Pais de Brito underscores the influence that the new media of mass communication had on the sound of fado and the visual appearance of fadistas, and he also states that the figure of the fadista was created in the late nineteenth century by a series of authors such as Brito Aranha, Ramalho Ortigão, and even Eça de Queiroz. These writers depict the fadista as a heartless delinquent who frequents taverns and uses all kinds of violence and cheating in order to achieve his goals. For instance, Pais de Brito offers an excerpt from a text by Ramalho Ortigão [see picture below] that brings together the guitar and the knife in its description of the ways and looks of a fadista: “The tools of his trade are a guitar and a Santo Cristo, which is the slang term that they give to their knives” (31).
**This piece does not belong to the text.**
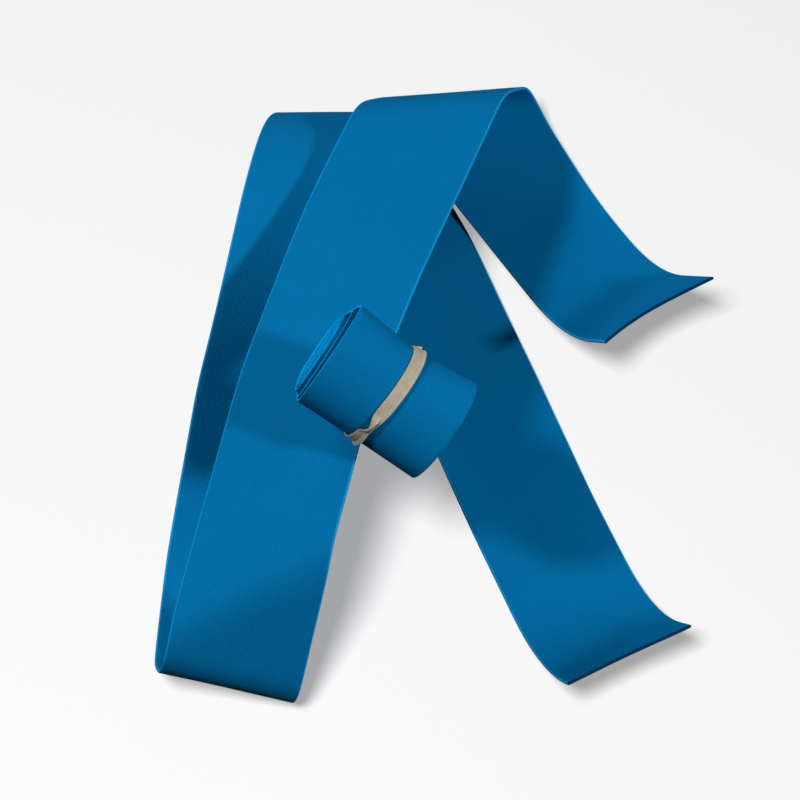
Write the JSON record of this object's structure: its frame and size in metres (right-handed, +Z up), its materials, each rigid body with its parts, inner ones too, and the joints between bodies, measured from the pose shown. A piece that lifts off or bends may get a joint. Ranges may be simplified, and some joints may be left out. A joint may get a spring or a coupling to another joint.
{
  "type": "hand wrap",
  "caption": "Elastic hand wraps for boxing: one strap standing in loose folds, the other wound into a roll held by a rubber band.",
  "frame": {"origin": "middle of the whole set's box, on the surface it stands on", "axes": "+Z up, +Y from the foot of the front fold towards the ridges at the back, +X towards the strap's two free ends"},
  "size_m": [0.1958, 0.2594, 0.1225],
  "materials": {
    "webbing": "matte woven elastic webbing, blue",
    "band": "matte natural latex, cream"
  },
  "bodies": {
    "loose": {"loose_wrap": "webbing"},
    "roll": {"rolled_wrap": "webbing"},
    "band": {"rubber_band": "band"}
  },
  "joints": [
    {"name": "roll_lift", "type": "slide", "parent": "loose", "child": "roll", "axis": [0, 0, 1], "range_m": [0, 0.08]},
    {"name": "band_slide", "type": "slide", "parent": "roll", "child": "band", "axis": [-0.8336, 0.3181, 0.4517], "range_m": [0, 0.034]}
  ]
}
Pais de Brito notes that these portraits of the fadista survive well into the twentieth century, even after the sense of immorality has been shed.

Indeed, the construction of the figure of the fadista continues in the first half of the twentieth century, with the appearance of a number of intellectuals who aimed at defining what fado was, attempting to channel their perception of the music and its performers in order to suit their ideological discourses. The controversy already starts in the 1910s, when Albino Forjaz de Sampaio criticizes fado for what he perceived to be its negative influence on Portuguese culture. This prompted Avelino de Sousa [see picture below] to publish his book O fado e os censores, in which he contradicts this negative view. In his opinion, fado can be used as a viable instrument to educate the illiterate working class.

After the military coup of 1926, intellectuals once again discuss whether fado should be rejected or embraced. In his 1936 book Fado, Canção de Vencidos (Fado, Song of the Defeated), a series of lectures read over the radio airwaves, Luís de Mota fiercely criticizes fado, ascribing all the evils of Portuguese society to this music. In 1937, Victor Machado’s Ídolos do fado (Idols of Fado), published as a response to Moita’s work, praised fado for its positive qualities within Portuguese society, thereby counteracting Moita’s attacks. According to Pais de Brito, the dictatorial regime appropriated fado, stripping it of its subversive elements and controlling it.

Toward the end of his article, Pais de Brito posits an outline of the different periods that can be observed in these two centuries of fado. First of all, he looks at its appearance in the cities of Lisbon around the 1830s, an early period that is highlighted by the love story between Maria Severa and the Count of Vimioso, which Pais de Brito calls fado’s “foundational myth” (33). By the 1860s we enter into a different period, as specific songwriters and performers begin to acquire popularity and to step outside of anonymity. This is the period in which fado subgenres and styles start to be defined, and at this stage, singers and dancers are still more popular than musicians.

Then, there is a long period that spans the late nineteenth century and the early years of the twentieth century, when fado is appropriated both by the aristocracy and the working class, the latter often using it in order to denounce social injustice. Fado now becomes the soundtrack of social events such as bullfights, singing the joys of city life and recording daily events and the dynamic relationships established between the social classes. During this crucial period, improvisation is extremely important because it determines the form of fado lyrics, that is, the use of improvised ten-line stanzas constructed upon a given quatrain. Some of the biggest names at this time are gifted improvisers such as Júlio Janota and Carlos Harrington. In the early years of the twentieth century, fado will graduate to the stage of theaters, and great performers such as Alfredo Duarte Marceneiro [see picture below] and Berta Cardoso, to name but two, become household names.

One final, also extremely important period, begins with the military coup that brings an end to the Republic in 1926. According to Pais de Brito, the coup thwarts this unfettered evolution of fado, changing the genre forever. The dictatorship enforced censorship and the professionalization of performers. During this period, records and radio will determine the sound and form of fado, favoring the construction of a specific, carefully planned image for the artist. This would explain, for example, the disappearance of the use of nicknames for the fadistas, traditionally linked to their professions outside of fado. There are exceptions, of course, such as Alfredo Duarte, who always used his nickname “Marceneiro,” meaning carpenter.

In short, this is a very interesting article, very well researched and full of pertinent information. Toward the end of the study, Pais de Brito underscores a fact that we sometimes tend to overlook: the iconography that we now associate with fado—the guitars and the stage image of the performers, for example—has not always been a part of fado. On the contrary, its creation is rather recent, harking back to as late as the 1920s.

Works Cited

Pais de Brito, Joaquim. “O fado: etnografia na cidade.” Gilberto Velho (ed.). Antropologia urbana: cultura e sociedade no Brasil e em Portugal. Rio de Janeiro: Jorge Zahar Editor, 1999: 24-42.